▶ **WHAT YOU HAVE TO DO**:
Write every line of the material out exactly as shown.

>> begin SUPPLIED MATERIAL

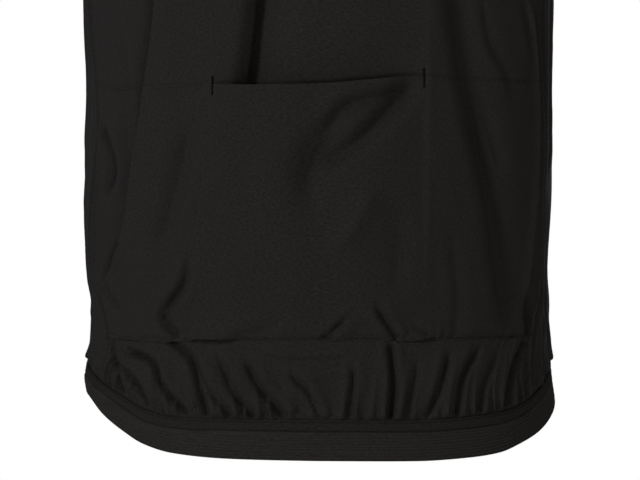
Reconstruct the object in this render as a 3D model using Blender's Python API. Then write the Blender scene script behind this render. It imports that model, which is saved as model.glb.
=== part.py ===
"""A sleeveless cycling vest of thin windproof cloth, hollow as it is when worn.

Metres, +Z up. The zip at the front faces -Y and the back, with its wide pocket, faces +Y.
The origin lies between the shoulders, at the height where the shoulder seams meet the neck.
A turn is the angle round the body: 0 at the middle of the back, rising towards the wearer's
right (-X) and falling towards the wearer's left (+X), so the zip is at 180. Across is the
distance from the middle towards the wearer's right, which is -x.
"""

import math

import bmesh
import bpy
import numpy as np


def table(columns, *rows):
    """A dictionary of arrays, one for each named column."""
    return dict(zip(columns.split(), np.array(rows, float).T))


# Cloth, as thickness and the gaps that sewn pieces keep.
CLOTH = 0.0012
ELASTIC = 0.0020
COLLAR_CLOTH = 0.0020
SEAM_GAP = 0.0003
HALF_GAP = SEAM_GAP / 2

# The body's cross-sections are superellipses of this power.
SQUARENESS = 2.3

# Half-widths to the wearer's left and right, and depths behind and in front of the origin.
SECTIONS = table(
    "height left right back front",
    (-0.710, 0.1800, 0.1870, 0.116, 0.106),
    (-0.660, 0.1810, 0.1860, 0.117, 0.108),
    (-0.640, 0.1838, 0.1836, 0.118, 0.110),
    (-0.610, 0.1785, 0.1825, 0.118, 0.112),
    (-0.585, 0.1783, 0.1805, 0.118, 0.114),
    (-0.555, 0.1820, 0.1800, 0.118, 0.116),
    (-0.500, 0.1840, 0.1825, 0.118, 0.120),
    (-0.460, 0.1840, 0.1845, 0.118, 0.122),
    (-0.415, 0.1820, 0.1840, 0.117, 0.124),
    (-0.360, 0.1845, 0.1853, 0.114, 0.127),
    (-0.300, 0.1860, 0.1860, 0.111, 0.129),
    (-0.245, 0.1880, 0.1880, 0.110, 0.128),
    (-0.160, 0.2000, 0.2000, 0.111, 0.125),
    (-0.090, 0.2300, 0.2300, 0.112, 0.120),
    (0.010, 0.2300, 0.2300, 0.112, 0.118),
)

# Shoulders: the seam runs from the neck point out to the shoulder point, and the cloth
# rounds over it from these heights below.
NECK_HALF = 0.075
NECK_EASE = 0.025
SHOULDER_HALF = 0.190
SHOULDER_DROP = 0.047
ROUNDING_BACK = 0.16
ROUNDING_FRONT = 0.20
NECK_DROP_BACK = 0.018
NECK_DROP_FRONT = 0.075
NECK_POWER_BACK = 2.5
NECK_POWER_FRONT = 2.7

# How the rows above the underarm climb to the shoulder seam and bend to the armhole's edge.
YOKE_START = 1.7
YOKE_FINISH = 1.8
YOKE_BEND = 1.5
YOKE_EDGE_SPREAD = 3
YOKE_EDGE_FADE = 4

# Side seams, and the armhole's edge from the side seam up to the shoulder point.
SIDE_SEAM_TURN = 72.0
SIDE_GAP_TURN = 0.07
ARMHOLE_BACK = table(
    "step turn height",
    (0, 72.0, -0.2450),
    (1, 67.0, -0.2390),
    (2, 61.5, -0.2235),
    (3, 56.0, -0.1970),
    (4, 51.0, -0.1600),
    (5, 47.0, -0.1220),
    (6, 45.2, -0.0920),
    (7, 48.6, -0.0670),
    (8, 53.4, -0.0475),
)
ARMHOLE_FRONT = table(
    "step turn height",
    (0, 72.0, -0.2450),
    (1, 80.0, -0.2460),
    (2, 90.0, -0.2445),
    (3, 100.0, -0.2400),
    (4, 108.0, -0.2330),
    (5, 115.0, -0.2235),
    (6, 122.0, -0.2075),
    (7, 128.5, -0.1830),
    (8, 133.5, -0.1500),
    (9, 136.2, -0.1100),
    (10, 132.2, -0.0750),
    (11, 126.6, -0.0475),
)
FRONT_CORNER_STEP = 5

# The hem drops at the back. Heights of its lower edge, and of the elastic above it.
HEM = table(
    "turn left right left_band right_band",
    (0, -0.7000, -0.7000, 0.0310, 0.0310),
    (20, -0.6985, -0.7005, 0.0300, 0.0310),
    (35, -0.6940, -0.6985, 0.0265, 0.0310),
    (45, -0.6870, -0.6960, 0.0250, 0.0305),
    (54, -0.6770, -0.6900, 0.0245, 0.0290),
    (64, -0.6670, -0.6820, 0.0255, 0.0300),
    (78, -0.6555, -0.6675, 0.0280, 0.0305),
    (92, -0.6460, -0.6555, 0.0300, 0.0310),
    (120, -0.6360, -0.6400, 0.0310, 0.0310),
    (150, -0.6320, -0.6330, 0.0310, 0.0310),
    (180, -0.6300, -0.6300, 0.0310, 0.0310),
)

BAND_PROUD = 0.0004

# The pocket: its top edge, its bottom seam, and the mouth between the two bar tacks.
POCKET_TOP = table(
    "across height",
    (-0.185, -0.4157),
    (-0.134, -0.4162),
    (-0.080, -0.4145),
    (-0.050, -0.4155),
    (0.000, -0.4148),
    (0.040, -0.4117),
    (0.078, -0.4087),
    (0.116, -0.4100),
    (0.185, -0.4112),
)
POCKET_SEAM = -0.6093
MOUTH_HALF = 0.080
MOUTH_BULGE = 0.0040
MOUTH_RECESS = 0.0055
MOUTH_RAMP_UP = 0.045
MOUTH_FLAT_DOWN = 0.110
MOUTH_RAMP_DOWN = 0.070
LAYER_PROUD = 0.0009
UNDER_POCKET_RAMP = 0.004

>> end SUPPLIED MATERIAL

▶ **EXERCISE SOLUTION**:
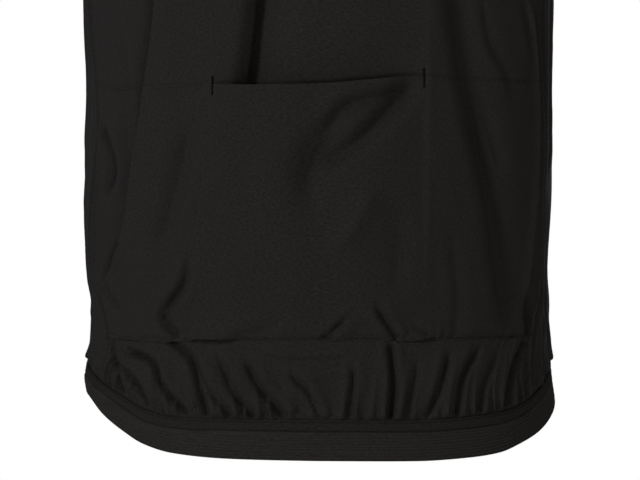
Reconstruct the object in this render as a 3D model using Blender's Python API. Then write the Blender scene script behind this render. It imports that model, which is saved as model.glb.
=== part.py ===
"""A sleeveless cycling vest of thin windproof cloth, hollow as it is when worn.

Metres, +Z up. The zip at the front faces -Y and the back, with its wide pocket, faces +Y.
The origin lies between the shoulders, at the height where the shoulder seams meet the neck.
A turn is the angle round the body: 0 at the middle of the back, rising towards the wearer's
right (-X) and falling towards the wearer's left (+X), so the zip is at 180. Across is the
distance from the middle towards the wearer's right, which is -x.
"""

import math

import bmesh
import bpy
import numpy as np


def table(columns, *rows):
    """A dictionary of arrays, one for each named column."""
    return dict(zip(columns.split(), np.array(rows, float).T))


# Cloth, as thickness and the gaps that sewn pieces keep.
CLOTH = 0.0012
ELASTIC = 0.0020
COLLAR_CLOTH = 0.0020
SEAM_GAP = 0.0003
HALF_GAP = SEAM_GAP / 2

# The body's cross-sections are superellipses of this power.
SQUARENESS = 2.3

# Half-widths to the wearer's left and right, and depths behind and in front of the origin.
SECTIONS = table(
    "height left right back front",
    (-0.710, 0.1800, 0.1870, 0.116, 0.106),
    (-0.660, 0.1810, 0.1860, 0.117, 0.108),
    (-0.640, 0.1838, 0.1836, 0.118, 0.110),
    (-0.610, 0.1785, 0.1825, 0.118, 0.112),
    (-0.585, 0.1783, 0.1805, 0.118, 0.114),
    (-0.555, 0.1820, 0.1800, 0.118, 0.116),
    (-0.500, 0.1840, 0.1825, 0.118, 0.120),
    (-0.460, 0.1840, 0.1845, 0.118, 0.122),
    (-0.415, 0.1820, 0.1840, 0.117, 0.124),
    (-0.360, 0.1845, 0.1853, 0.114, 0.127),
    (-0.300, 0.1860, 0.1860, 0.111, 0.129),
    (-0.245, 0.1880, 0.1880, 0.110, 0.128),
    (-0.160, 0.2000, 0.2000, 0.111, 0.125),
    (-0.090, 0.2300, 0.2300, 0.112, 0.120),
    (0.010, 0.2300, 0.2300, 0.112, 0.118),
)

# Shoulders: the seam runs from the neck point out to the shoulder point, and the cloth
# rounds over it from these heights below.
NECK_HALF = 0.075
NECK_EASE = 0.025
SHOULDER_HALF = 0.190
SHOULDER_DROP = 0.047
ROUNDING_BACK = 0.16
ROUNDING_FRONT = 0.20
NECK_DROP_BACK = 0.018
NECK_DROP_FRONT = 0.075
NECK_POWER_BACK = 2.5
NECK_POWER_FRONT = 2.7

# How the rows above the underarm climb to the shoulder seam and bend to the armhole's edge.
YOKE_START = 1.7
YOKE_FINISH = 1.8
YOKE_BEND = 1.5
YOKE_EDGE_SPREAD = 3
YOKE_EDGE_FADE = 4

# Side seams, and the armhole's edge from the side seam up to the shoulder point.
SIDE_SEAM_TURN = 72.0
SIDE_GAP_TURN = 0.07
ARMHOLE_BACK = table(
    "step turn height",
    (0, 72.0, -0.2450),
    (1, 67.0, -0.2390),
    (2, 61.5, -0.2235),
    (3, 56.0, -0.1970),
    (4, 51.0, -0.1600),
    (5, 47.0, -0.1220),
    (6, 45.2, -0.0920),
    (7, 48.6, -0.0670),
    (8, 53.4, -0.0475),
)
ARMHOLE_FRONT = table(
    "step turn height",
    (0, 72.0, -0.2450),
    (1, 80.0, -0.2460),
    (2, 90.0, -0.2445),
    (3, 100.0, -0.2400),
    (4, 108.0, -0.2330),
    (5, 115.0, -0.2235),
    (6, 122.0, -0.2075),
    (7, 128.5, -0.1830),
    (8, 133.5, -0.1500),
    (9, 136.2, -0.1100),
    (10, 132.2, -0.0750),
    (11, 126.6, -0.0475),
)
FRONT_CORNER_STEP = 5

# The hem drops at the back. Heights of its lower edge, and of the elastic above it.
HEM = table(
    "turn left right left_band right_band",
    (0, -0.7000, -0.7000, 0.0310, 0.0310),
    (20, -0.6985, -0.7005, 0.0300, 0.0310),
    (35, -0.6940, -0.6985, 0.0265, 0.0310),
    (45, -0.6870, -0.6960, 0.0250, 0.0305),
    (54, -0.6770, -0.6900, 0.0245, 0.0290),
    (64, -0.6670, -0.6820, 0.0255, 0.0300),
    (78, -0.6555, -0.6675, 0.0280, 0.0305),
    (92, -0.6460, -0.6555, 0.0300, 0.0310),
    (120, -0.6360, -0.6400, 0.0310, 0.0310),
    (150, -0.6320, -0.6330, 0.0310, 0.0310),
    (180, -0.6300, -0.6300, 0.0310, 0.0310),
)

BAND_PROUD = 0.0004

# The pocket: its top edge, its bottom seam, and the mouth between the two bar tacks.
POCKET_TOP = table(
    "across height",
    (-0.185, -0.4157),
    (-0.134, -0.4162),
    (-0.080, -0.4145),
    (-0.050, -0.4155),
    (0.000, -0.4148),
    (0.040, -0.4117),
    (0.078, -0.4087),
    (0.116, -0.4100),
    (0.185, -0.4112),
)
POCKET_SEAM = -0.6093
MOUTH_HALF = 0.080
MOUTH_BULGE = 0.0040
MOUTH_RECESS = 0.0055
MOUTH_RAMP_UP = 0.045
MOUTH_FLAT_DOWN = 0.110
MOUTH_RAMP_DOWN = 0.070
LAYER_PROUD = 0.0009
UNDER_POCKET_RAMP = 0.004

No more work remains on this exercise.